Persisting the chain to disk lets you resume work later and share a snapshot with others. You’ll serialize blocks to JSON and write to a file, then reload it as a Blockchain instance.

import json
from blockchain.core import Block, Blockchain

def save_chain(chain, filename="blockchain.json"):
    data = [b.__dict__ for b in chain]
    with open(filename, "w") as f:
        json.dump(data, f, indent=2)

def load_chain(filename="blockchain.json"):
    with open(filename, "r") as f:
        data = json.load(f)
    bc = Blockchain()
    bc.chain = []
    for b in data:
        block = Block(b["index"], b["previous_hash"], b["timestamp"], b["data"], b["nonce"])
        block.hash = b["hash"]
        bc.chain.append(block)
    return bc

Step 5: Expose a tiny API to view and mine blocks

A minimal Flask API makes it easy to observe the chain and contribute new blocks without re-running a script.
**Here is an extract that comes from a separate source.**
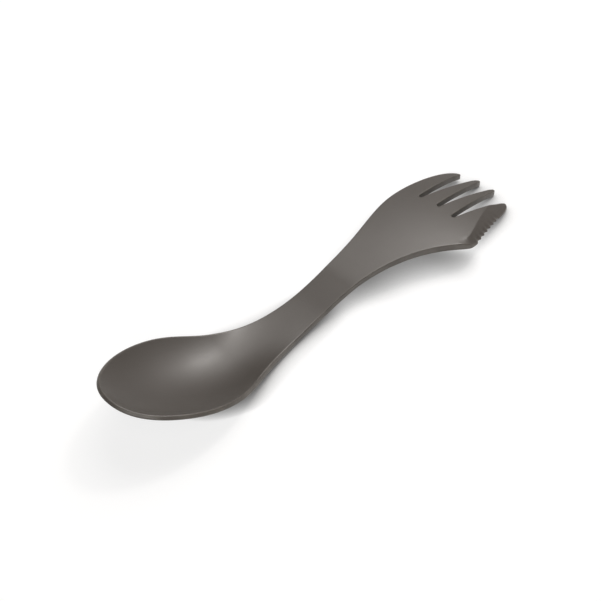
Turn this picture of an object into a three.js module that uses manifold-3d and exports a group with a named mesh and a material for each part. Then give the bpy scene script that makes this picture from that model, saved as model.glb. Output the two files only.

The endpoints below let you fetch the chain and mine with new data.

# blockchain/app.py
from flask import Flask, jsonify, request
from blockchain.core import Blockchain

app = Flask(__name__)
blockchain = Blockchain(difficulty=4)

@app.route("/chain", methods=["GET"])
def get_chain():
    chain_data = [block.__dict__ for block in blockchain.chain]
    return jsonify({"length": len(chain_data), "chain": chain_data})

@app.route("/mine", methods=["POST"])
def mine_block():
    data = request.json.get("data") if request.is_json else request.form.get("data")
    if data is None:
        return jsonify({"error": "Missing 'data' field"}), 400
    blockchain.add_block(str(data))
    return jsonify({"message": "Block mined", "block": blockchain.chain[-1].__dict__})

if __name__ == "__main__":
    app.run(debug=True, port=5000)

Run it with:

python blockchain/app.py

Then you can mine data by posting to http://localhost:5000/mine with a JSON body like {"data": "Alice pays Bob 5 tokens"} and fetch the full chain from http://localhost:5000/chain.

Step 6: Test locally and validate integrity

Run a few mining actions, then load the chain from disk and verify that:

  • The hash of each block is the result of its content and nonce.
  • The previous_hash of each block matches the hash of the preceding block.
  • The chain passes the basic is_chain_valid() check.

Tip: use the is_chain_valid method to perform a quick self-check after multiple additions:

from blockchain.core import Blockchain

bc = Blockchain()
bc.add_block("First transaction")
bc.add_block("Second transaction")

assert bc.is_chain_valid()

Step 7: Consider security and scaling basics

For a personal project, you’re focusing on concepts rather than production security. Consider these practical enhancements as you grow your prototype:

  • Stronger data validation to prevent malformed blocks from entering the chain.
  • A more robust consensus model if you plan multiple peers (e.g., a naive broadcast with simple conflict resolution).
  • Digital signatures for data integrity and ownership (e.g., sign transactions with a private key).
  • Persistence strategy: separate storage for blocks, indexing for faster validation, and periodic backups.

Step 8: Extend with a micro-network (optional)

If you want to explore a small network, you can run multiple instances of the API on different ports and implement a basic block synchronization step. A crude approach is to fetch a peer’s chain and replace yours if the peer’s chain is longer and valid. This gives you a taste of fork resolution without introducing complex gossip protocols.

Step 9: Documentation and maintainability

Keep your project approachable by documenting the core APIs, the block structure, and how to run each component. A short README with a quick-start guide and a few example curl requests goes a long way for future you (and anyone you share the project with).

Practical quick-start recap

  1. Set up a Python project and install Flask for a minimal API.
  2. Implement Block and Blockchain with hashing, nonce, and a simple proof-of-work loop.
  3. Add persistence to save and load the chain from disk.
  4. Expose a tiny Flask API with endpoints to view the chain and mine new blocks.
  5. Test the chain’s integrity and consider incremental enhancements for security and collaboration.

Next steps and actionable checklist

  • Clone this structure into a dedicated project folder and wire up a virtual environment.
  • Run the API server and practice mining blocks with different data payloads.
  • Experiment with changing the difficulty and observing the mining time.
  • Persist multiple chains to disk and implement a basic chain-switching routine for longer chains.
  • Document your API endpoints and create a simple test script to automate integrity checks.

With this foundation, you’ve built a tangible, extensible personal blockchain prototype. Use it as a sandbox for learning cryptography, distributed systems concepts, and how real-world blockchains handle data and consensus.